Meryl Streep está no filme que conta com diálogos interessantes da contista norte-americana Deborah Eisenberg
Meryl Streep está no filme que conta com diálogos interessantes da contista norte-americana Deborah Eisenberg | Foto: Divulgação

Vencedor de prêmios importantes – Oscar de direção por “Traffic” (2000), Palma de Ouro por “Sexo, Mentiras e Videotape” (1989), o eclético diretor Steven Soderbergh, 58, vem nos últimos anos expandindo sua veia mais experimental e, portanto, mais intrigante, assumindo gêneros desconhecidos e deixando mais visível uma saudável predileção pela ousadia do audiovisual, que cresceu significativamente desde os formatos de filmagem e exibição que deixaram de ser aqueles exclusivos do século passado. Como o longa “Unsane”, que realizou em 2018 utilizando um Iphone.
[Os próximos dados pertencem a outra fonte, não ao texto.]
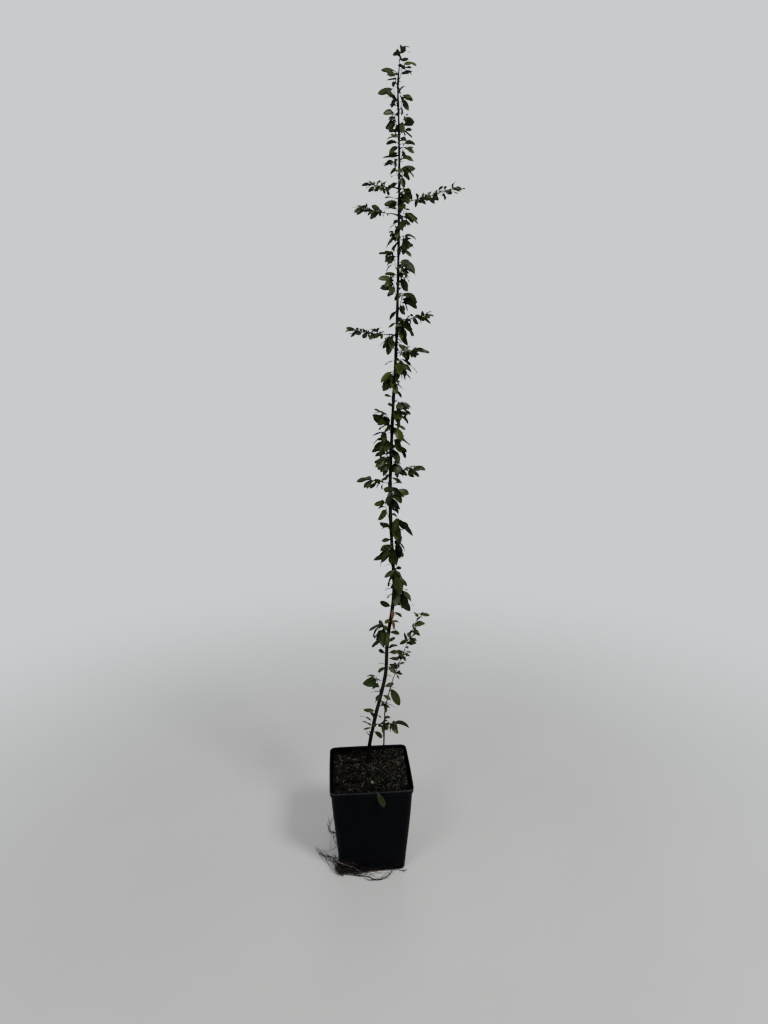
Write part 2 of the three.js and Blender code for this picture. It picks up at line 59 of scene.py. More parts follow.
GAP = 0.3
POT = dict(height=134.6, foot=96.0, under_band=117.6, rim=121.6, band=8.0, wall=1.8, floor=2.4,
           corner=0.085, drain_radius=4.5, drain_place=33.0)
COMPOST_TOP = 126.0

# Stems: height, x, y and radius at a few stations.
LEADER = [
    [COMPOST_TOP + GAP, -1, 27, 5.2], [138, -0.5, 24, 3.4], [166, 1, 15, 2.95],
    [220, 10, 2, 2.9], [283, 24.5, 0, 2.85], [336, 28, 0, 2.85], [388, 36.2, 1, 2.85],
    [420, 38.8, 2, 2.85], [479, 35.8, 2, 2.8], [560, 33.5, 1, 2.65], [670, 38, 0, 2.4],
    [772, 43.7, -1, 2.1], [870, 46.6, 0, 1.85], [960, 48.5, 1, 1.65], [1043, 48.3, 0, 1.45],
    [1090, 47.3, 0, 1.25], [1119, 49.3, 0, 0.9],
]
SECOND_STEM = [
    [COMPOST_TOP + GAP, 22.5, 41, 1.9], [150, 24, 38, 1.3], [213, 26, 29, 1.1],
    [240, 31.5, 25.5, 1.0], [262, 37, 22.5, 0.95],
]
STUB = dict(height=214, azimuth=192, length=11, radius=2.1, tip=2.3, rise=58)

# Boughs: name, height, azimuth, rise, bare length, then the shoot's length, leaves and leaf size.
BOUGHS = [
    ("upper_left", 967, 176, 7, 10, 25, 26, 14),
    ("upper_right", 948, 354, 13, 12, 62, 31, 14),
    ("lower_left", 933, 186, 8, 11, 40, 21, 13),
    ("middle_right", 795, 8, 11, 10, 27, 23, 14),
    ("middle_left", 776, 172, 5, 11, 45, 31, 13),
]
BOUGH = dict(root=1.3, tip=0.8, bend=3.0, knots=0.12, knot_pace=2.1, sides=9)
# Extra room at a root, beside the gap, and how far the wood runs on inside the limb that bears it.
SEAT = dict(bough=0.15, shoot=0.1, second=0.6, spur=0.02, in_tip=1.0, in_leader=1.2, in_compost=4.0)
BOUGH_SHOOT = dict(bend=0.04, pitch=-6, fan=115, small=11, large=16)
TIP_SHOOT = dict(azimuth=20, rise=84, length=20, bend=0, pitch=10, leaves=7, leaf=14, fan=165,
                 small=11, large=15)
SECOND_SHOOT = dict(azimuth=344, rise=70, length=122, bend=-0.03, pitch=-5, leaves=32, leaf=17,
                    fan=160, small=12, large=18)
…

Reconhecidamente cineasta de abordagem fria e distante, seu atrevimento mais recente foi dar um tempo à frieza para encarar alguns personagens melancólicos e falar sobre terceira idade, envelhecimento e amizade; e de quebra, acrescentar algumas ideias ao processo da criação artística – a literária, no caso. O resultado é o longa “Let Them All Talk” (não há título em português, mas quem já viu sabe que a tradução literal faz sentido – “Deixe Que Todos Falem”). O filme, que oferece boas recompensas, está disponível na HBO Max (e nas vizinhanças não oficiais...).

O diretor Soderbergh convenceu três grandes atrizes a fazer uma arejada comédia dramática a bordo do Queen Mary 2 em uma travessia transatlântica – Meryl Streep, Candice Bergen e Diane Wiest. Streep interpreta Alice Hughes, escritora famosa e respeitada, premio Pulitzer na bagagem e que recebeu agora o Prêmio Footling (fictício), dado por escritores, e que ela precisa receber na Inglaterra. Mas Alice não gosta de aviões, e sua jovem agente Karen (Gemma Chan) consegue para ela uma cabine de luxo a bordo do citado navio. O arranjo consiste em que Alice dê aos passageiros uma palestra a bordo. Ela poderá ainda levar outras três pessoas: duas velhas amigas de muitos anos atrás e seu sobrinho de vinte e poucos (Lucas Hedge).

O filme tem diálogos interessantes, a maioria deles saídos da ficção da contista americana Deborah Eisenberg. E boa parte também improvisados pelos atores. É um daqueles filmes tranquilos em que aparentemente nada ou muito pouco acontece, embora na realidade aconteça muita coisa, porque quase tudo na vida é normal, e isso é porque o cotidiano não chama a atenção, mas é o que nos preenche. Parece uma peça jazzística, divertida, enfatizada pela música cuidadosa de Thomas Newman. Soderbergh, como de hábito, cuida da fotografia e da edição (com pseudônimo), e optou por realmente filmar a bordo do Queen Mary, mas longe de oferecer uma espécie de episódio luxuoso de “Férias em Alto Mar”, ou algo semelhante.

Meryl Streep interpreta uma escritora premiada no longa que ainda reúne outras divas como Candice Bergen e Diane Wiest
Meryl Streep interpreta uma escritora premiada no longa que ainda reúne outras divas como Candice Bergen e Diane Wiest | Foto: Divulgação

A trama envolve um olhar acurado (e suavizado pelo humor) tanto para a chamada criação literária “séria” como para aquela mais “comercial”, na pele de outro escritor também a bordo, autor de best-sellers de mistério e suspense. “Let Them All Talk” traz algumas reflexões sobre amizade, traição (as três velhas amigas tem contas a ajustar), o vampirismo do ofício de escrever, e como isso afeta o relacionamento entre as pessoas próximas de quem cria as histórias.

Ao final prevalece a sensação de que Soderbergh, embora na superfície tenha filmado um clássico convencional, uma vez mais partiu para a experimentação – é evidente que nada radical, mas não deixa de ser uma reflexão original sobre vários temas. Inclusive sobre o cinema. E aplausos para as três divas em cena.